Opinion
Docket No. 11, Calendar No. 34,823.
Submitted April 8, 1930.
Decided June 2, 1930.
Error to Allegan; Cross (Orien S.), J. Submitted April 8, 1930. (Docket No. 11, Calendar No. 34,823.) Decided June 2, 1930.
Assumpsit by Loren S. Mote, as administrator of the estate of William A. Mote, deceased, against John W. Lippert on a judgment. From a judgment for plaintiff, defendant brings error. Affirmed.
Watt Colwell, for plaintiff.
Fred P. Geib, for defendant.
Plaintiff, as administrator of the estate of William A. Mote, deceased, on the 7th day of May, 1917, recovered a judgment against defendant on a note of doubtful value and previously described in the inventory as "not taken in consideration." Plaintiff duly filed his final account in the probate court for the county of Ionia, and an order of distribution was made assigning to the various heirs their respective shares in the estate. In describing the personal property in this order the judgment taken on the note was set forth. The administrator, however, presented no petition for his discharge or for the cancellation of his bond, nor is it claimed that he ever was discharged or that he took any steps to assign the judgment to any of the distributees. All of the property, with the exception of the judgment against defendant, had been reduced to cash or its equivalent, and the respective heirs, with the exception of one minor, gave plaintiff their receipts for full payment of their distributive shares. The guardian of the minor also gave a receipt, but excepted from it the minor's interest in the claim against defendant. Unless the order of assignment ipso facto transferred the judgment to the distributees, it still remained in the hands of the administrator. Suit was brought by him in the circuit court for the county of Allegan for the purpose of renewing the judgment originally obtained on May 7, 1917. Plaintiff recovered judgment, and defendant has appealed.
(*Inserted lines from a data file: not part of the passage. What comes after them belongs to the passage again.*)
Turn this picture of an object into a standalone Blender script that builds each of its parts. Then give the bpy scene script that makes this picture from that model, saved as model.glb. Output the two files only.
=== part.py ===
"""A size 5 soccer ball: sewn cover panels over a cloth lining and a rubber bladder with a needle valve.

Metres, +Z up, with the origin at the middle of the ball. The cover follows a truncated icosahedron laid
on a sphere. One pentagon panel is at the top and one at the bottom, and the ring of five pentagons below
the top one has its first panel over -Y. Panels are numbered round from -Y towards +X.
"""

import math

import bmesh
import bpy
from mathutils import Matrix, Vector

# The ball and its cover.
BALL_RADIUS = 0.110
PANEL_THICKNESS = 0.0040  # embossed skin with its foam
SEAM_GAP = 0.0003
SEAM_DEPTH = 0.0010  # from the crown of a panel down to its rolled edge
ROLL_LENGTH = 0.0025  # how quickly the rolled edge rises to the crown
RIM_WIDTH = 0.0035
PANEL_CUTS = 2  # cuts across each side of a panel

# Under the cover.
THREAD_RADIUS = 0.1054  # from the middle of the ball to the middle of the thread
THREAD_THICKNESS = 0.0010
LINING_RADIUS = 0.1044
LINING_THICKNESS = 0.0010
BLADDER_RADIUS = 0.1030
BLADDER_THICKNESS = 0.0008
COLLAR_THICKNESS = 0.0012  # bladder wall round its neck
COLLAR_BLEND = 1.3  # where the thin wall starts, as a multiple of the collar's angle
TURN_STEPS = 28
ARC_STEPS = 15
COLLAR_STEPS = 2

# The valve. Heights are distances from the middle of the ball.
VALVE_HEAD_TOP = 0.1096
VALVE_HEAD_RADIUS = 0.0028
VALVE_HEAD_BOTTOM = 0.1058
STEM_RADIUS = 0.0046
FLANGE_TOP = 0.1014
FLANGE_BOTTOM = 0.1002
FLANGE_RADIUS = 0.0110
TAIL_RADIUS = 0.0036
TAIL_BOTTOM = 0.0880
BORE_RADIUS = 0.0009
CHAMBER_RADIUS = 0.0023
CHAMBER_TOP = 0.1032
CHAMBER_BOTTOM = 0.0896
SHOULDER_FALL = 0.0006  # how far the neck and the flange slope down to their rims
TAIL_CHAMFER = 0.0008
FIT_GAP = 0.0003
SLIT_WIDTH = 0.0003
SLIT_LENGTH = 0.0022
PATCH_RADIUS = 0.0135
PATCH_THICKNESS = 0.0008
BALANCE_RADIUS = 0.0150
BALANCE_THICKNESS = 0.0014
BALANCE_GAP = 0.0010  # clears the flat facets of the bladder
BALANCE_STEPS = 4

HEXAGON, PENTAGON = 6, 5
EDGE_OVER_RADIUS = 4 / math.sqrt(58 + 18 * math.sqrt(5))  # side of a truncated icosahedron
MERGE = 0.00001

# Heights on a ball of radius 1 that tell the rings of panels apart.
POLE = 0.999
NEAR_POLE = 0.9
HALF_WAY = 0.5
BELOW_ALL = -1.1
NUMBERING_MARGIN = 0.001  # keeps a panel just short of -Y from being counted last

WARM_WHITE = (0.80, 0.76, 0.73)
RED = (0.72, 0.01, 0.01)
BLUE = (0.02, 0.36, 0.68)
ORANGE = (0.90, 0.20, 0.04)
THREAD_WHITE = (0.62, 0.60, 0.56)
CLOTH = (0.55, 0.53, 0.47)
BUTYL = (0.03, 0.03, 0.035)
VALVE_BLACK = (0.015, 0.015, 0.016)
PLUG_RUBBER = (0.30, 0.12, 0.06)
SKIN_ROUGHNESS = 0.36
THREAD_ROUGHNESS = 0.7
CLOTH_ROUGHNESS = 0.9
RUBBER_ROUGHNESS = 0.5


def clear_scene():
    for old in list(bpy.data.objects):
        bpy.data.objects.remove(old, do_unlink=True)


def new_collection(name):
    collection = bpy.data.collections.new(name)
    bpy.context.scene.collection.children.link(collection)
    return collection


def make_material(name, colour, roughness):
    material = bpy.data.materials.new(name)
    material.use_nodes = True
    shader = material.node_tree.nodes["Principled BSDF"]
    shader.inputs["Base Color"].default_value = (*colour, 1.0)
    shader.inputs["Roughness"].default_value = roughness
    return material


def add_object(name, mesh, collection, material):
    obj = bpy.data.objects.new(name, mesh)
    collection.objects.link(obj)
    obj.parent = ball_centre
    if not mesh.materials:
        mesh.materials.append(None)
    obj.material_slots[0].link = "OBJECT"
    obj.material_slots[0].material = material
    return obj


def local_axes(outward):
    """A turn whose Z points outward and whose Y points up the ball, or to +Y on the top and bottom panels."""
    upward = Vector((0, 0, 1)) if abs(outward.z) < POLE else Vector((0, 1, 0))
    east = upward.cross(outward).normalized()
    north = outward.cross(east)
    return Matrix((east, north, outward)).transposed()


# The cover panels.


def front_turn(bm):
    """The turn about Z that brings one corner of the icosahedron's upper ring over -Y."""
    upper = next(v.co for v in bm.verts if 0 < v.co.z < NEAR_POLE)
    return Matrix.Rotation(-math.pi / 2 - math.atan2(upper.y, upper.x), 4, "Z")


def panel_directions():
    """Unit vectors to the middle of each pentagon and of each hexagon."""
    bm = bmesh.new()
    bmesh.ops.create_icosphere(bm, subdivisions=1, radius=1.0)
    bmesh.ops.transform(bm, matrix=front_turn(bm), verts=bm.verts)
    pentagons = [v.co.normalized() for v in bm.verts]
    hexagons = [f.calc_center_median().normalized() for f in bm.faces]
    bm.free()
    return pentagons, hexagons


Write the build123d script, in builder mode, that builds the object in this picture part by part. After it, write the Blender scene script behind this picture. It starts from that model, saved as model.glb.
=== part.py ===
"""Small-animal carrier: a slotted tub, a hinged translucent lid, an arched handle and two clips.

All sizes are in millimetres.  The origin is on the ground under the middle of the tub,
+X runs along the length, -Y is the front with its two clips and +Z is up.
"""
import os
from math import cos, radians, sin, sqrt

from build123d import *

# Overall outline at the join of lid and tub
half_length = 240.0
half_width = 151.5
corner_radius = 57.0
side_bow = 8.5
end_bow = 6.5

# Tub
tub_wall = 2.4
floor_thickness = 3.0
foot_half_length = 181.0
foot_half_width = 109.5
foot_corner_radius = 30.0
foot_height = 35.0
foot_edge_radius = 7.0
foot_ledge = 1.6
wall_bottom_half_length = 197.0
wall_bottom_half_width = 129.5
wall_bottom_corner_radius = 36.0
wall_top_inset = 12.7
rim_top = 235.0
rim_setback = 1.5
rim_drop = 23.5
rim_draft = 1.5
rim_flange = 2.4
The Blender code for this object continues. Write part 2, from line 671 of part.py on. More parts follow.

The only error claimed is that plaintiff lost all right, title, and interest in the judgment upon the entry of the order of assignment to the heirs by the probate court, and the delivery of receipts acknowledging payment in full by all of them with the exception of the minor's guardian. It is claimed that the plaintiff ceased to be a party in interest, and suit should have been brought by the heirs. The judicature act, which provides that every action shall be prosecuted in the name of the real party in interest, makes the following exception:
"* * * an executor, administrator, guardian, trustee of an express trust, a party with whom or in whose name a contract has been made for the benefit of another, or party expressly authorized by statute, may sue in his own name without joining with him the party for whose benefit the action is brought." 3 Comp. Laws 1915, § 12353.
If plaintiff, therefore, was still the administrator of the estate and had not assigned the judgment, he would be the proper person to bring the suit.
The order of distribution of personal property operated as a direction and order to the administrator to turn over the property. This, however, requires some further action on his part, such as the signing of checks or stock certificates, turning over merchandise, cash, etc., giving a bill of sale, assigning choses in action, or such other act or acts as may be necessary to turn over the title and possession of such personal property to parties to whom the court by its order has designated as entitled thereto. Until this is done, the administrator still holds the property, subject to the right of the heirs to compel the distribution by appropriate action. It may be that the various distributees preferred that the judgment of uncertain, or possibly negligible, value should remain in the hands of one person who could look after its collection, instead of having it divided among the seven interested heirs, one of whom was a minor.
A similar question arose in the case of Jensen v. Gamble, 191 Mich. 233, where one of the distributees of an uncollected note attempted to bring an action for his one-third interest in the note, claiming such right under an order of the probate court assigning the note to the plaintiff and to other heirs. In filing his final account, the executor had presented a petition to be discharged, though the record does not show that he had been discharged. The court held that the executor could bring suit, and that:
"If he has been discharged, an administrator de bonis non could be appointed to bring the suit, or, in case the other claimants will not join as plaintiffs, they may be made defendants in a suit in equity, and the whole controversy be brought before the court and determined in one suit."
To like effect is the case of Weyer v. Watt, 48 Ohio St. 545 ( 28 N.E. 670).
Counsel for defendant insists that the order of distribution of personal property operates the same in regard to personal property as it does to real estate. The final order in regard to real estate has the force and effect of a decree of partition, and ex proprio vigore, accomplishes a transfer of the real estate. However, the order is merely declaratory as to the persons who are entitled to personal property, and it requires an additional act by the executor or administrator in order to carry out this order. Robinson v. Fair, 128 U.S. 53 ( 9 Sup. Ct. 30); Calhoun v. Cracknell, 202 Mich. 430, 435.
In Root v. Beymer, 146 Mich. 692, the court said:
"The functions of an executor or administrator do not necessarily cease upon a final settlement and approval of his account, but he may, if occasion arises, pursue his duties further for the benefit of the estate, unless the probate records show a formal discharge from the trust."
The judgment of the lower court is affirmed, with costs.
WIEST, C.J., and CLARK, McDONALD, POTTER, SHARPE, NORTH, and FEAD, JJ., concurred.